How can users protect their cryptocurrency assets and avoid risks like those seen in the Bybit hack?

Users can protect themselves by practicing self-custody. They should store their cryptocurrencies in personal wallets, particularly hardware wallets, instead of keeping them on exchanges. Using wallets that require multi-signature approvals or two-factor authentication adds additional security. It’s also crucial to avoid sharing sensitive information online and to use reputable, regulated platforms when trading and holding assets. While large exchanges like Bybit offer convenience, they also present single points of failure. Diversifying storage solutions and staying informed about security best practices can significantly reduce risk.

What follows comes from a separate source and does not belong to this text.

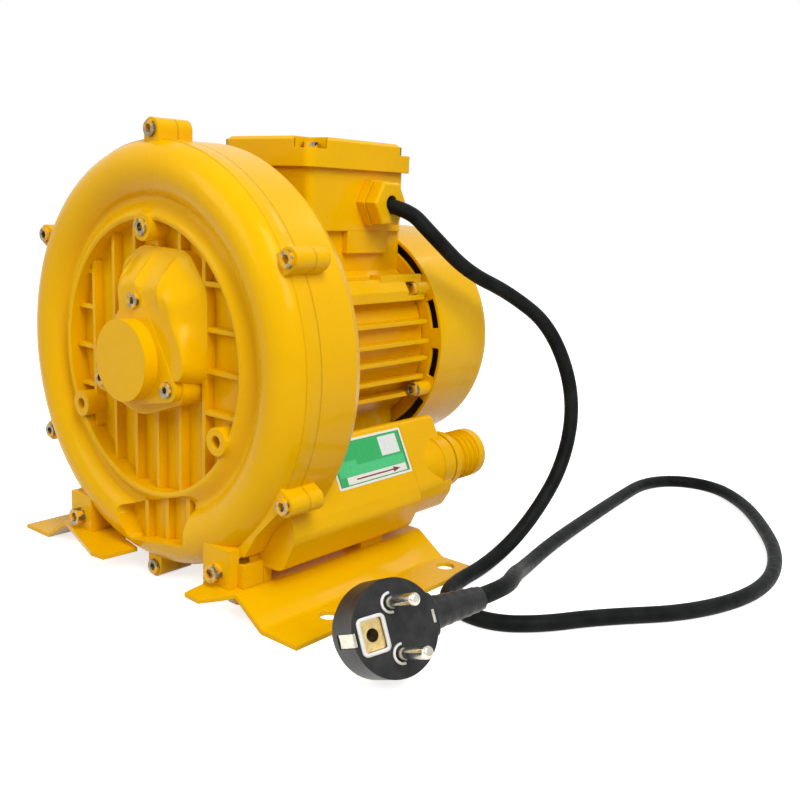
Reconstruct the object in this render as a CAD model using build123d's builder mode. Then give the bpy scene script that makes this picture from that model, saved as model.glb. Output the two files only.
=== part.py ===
"""Side channel blower, built piece by piece in millimetres.

Frame: X across the blower, Y from the impeller cover (-Y) to the motor (+Y),
Z up. The origin lies on the floor, in the middle of the four foot holes.
"""
from build123d import *
from math import cos, radians, sin, sqrt
import os

os.makedirs("parts", exist_ok=True)

# ---- driving dimensions -------------------------------------------------
AXIS_H = 105.5          # shaft axis above the floor
Y0 = -67.0              # screw face of the cover, from the foot hole pattern
LOOSE = 0.05            # radial clearance of a seated, still fit
CASE_R = 96.0           # outside of the blower casing
CAVITY_R = CASE_R - 5.2     # bore that the impeller turns in
CHANNEL_R = CASE_R - 15.8   # middle radius of the side channel
CHANNEL_W = 10.0            # half width of the side channel
BOLT_R = CASE_R + 4.0       # pitch radius of the cover screws
BOLT_ANGLES = (90, 30, -30, -90, -150, 150)
BOSS_R = 4.9
M5, M6, M4 = 2.5, 3.0, 2.0
HOLE = 0.2              # radial room of a screw in its hole
SEAM_Y = Y0 + 12.0      # joint of cover and casing
GASKET = 0.5
FLOOR_Y = Y0 + 6.5      # floor of the dish in the cover
COVER_IN_Y = Y0 + 10.0  # inner face of the cover
CASE_IN_Y = Y0 + 32.0   # inner face of the casing wall
CASE_REAR_Y = Y0 + 44.5
DISH_R = CASE_R - 34.5
CAP_R = 18.4
CAP_SEAT_Y = Y0 - 6.0   # face that the bearing cap is screwed to
CAP_FLANGE = 3.5
HUB_SCREW_R = 26.5
HUB_ANGLES = (86, -22, 206)
SHAFT_R = 7.0           # impeller seat
BODY_R = 8.5            # shaft inside the motor
BEARING_ID, BEARING_OD, BEARING_W = 6.0, 16.0, 10.0
FRONT_BEARING_Y = Y0 - 5.5
FRAME_R = 47.0          # motor tube outside
STATOR_R = 43.0
FIN_R = 54.0
FRAME_REAR_Y = Y0 + 137.0
COWL_R = 60.0
COWL_T = 1.8
COWL_END_Y = Y0 + 183.0
BOX_X, BOX_Y1, BOX_Y2 = 31.5, Y0 + 67.0, Y0 + 136.0
BOX_Z1, BOX_Z2, LID_Z = 58.0, 87.0, 101.5   # above the axis
PAD_Y1, PAD_Y2 = Y0 + 74.0, Y0 + 90.0
DUCT_Y1, DUCT_Y2, DUCT_Y3 = SEAM_Y + GASKET, Y0 + 98.0, Y0 + 126.0
FLANGE_Z = 12.8         # top face of the foot flange, above the floor
SHEET = 2.0             # foot sheet thickness
FOOT_OUT, FOOT_LOW, FOOT_BEND = 102.7, 81.0, 65.0
HOLE_X, HOLE_Y, HOLE_R = 91.0, 41.5, 4.5
LUG_X1, LUG_X2 = 43.0, 60.0
LUG_SCREW_X, LUG_SCREW_Z = 52.0, -86.3
FOOT_BOLT_X, FOOT_BOLT_Y1, FOOT_BOLT_Y2 = 58.5, Y0 + 4.0, Y0 + 82.0
PORT_X, PORT_Z = 74.0, -57.0
BARB_R, BARB_BORE = 12.7, 9.5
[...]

What Is In It For You? Action Items You Might Want to Consider

Prioritize Self-Custody for Your Assets

Relying solely on centralized exchanges exposes you to risks beyond your control, as the Bybit hack illustrates. Consider transferring the majority of your holdings to secure cold wallets. Hardware wallets and self-custody solutions offer greater protection against exchange breaches. Don’t wait for another incident. Take control of your assets today.

Diversify Trading Platforms and Stay Informed

Even top-tier exchanges aren’t immune to cyberattacks. Spread your trading activities across multiple platforms to mitigate potential losses in the event of a breach. Subscribe to trusted security alerts and industry news to stay updated on platform vulnerabilities and evolving cyber threats. Knowledge is your best defense.

Use Stop-Loss Orders and Monitor Market Reactions

Hacks of this scale can trigger significant market volatility. Be proactive and set stop-loss orders to protect your portfolio from sudden downturns, like the 7% dip in Ethereum following the Bybit incident. Pay close attention to market reactions after security events; sometimes, volatility presents lucrative short-term trading opportunities if approached with caution.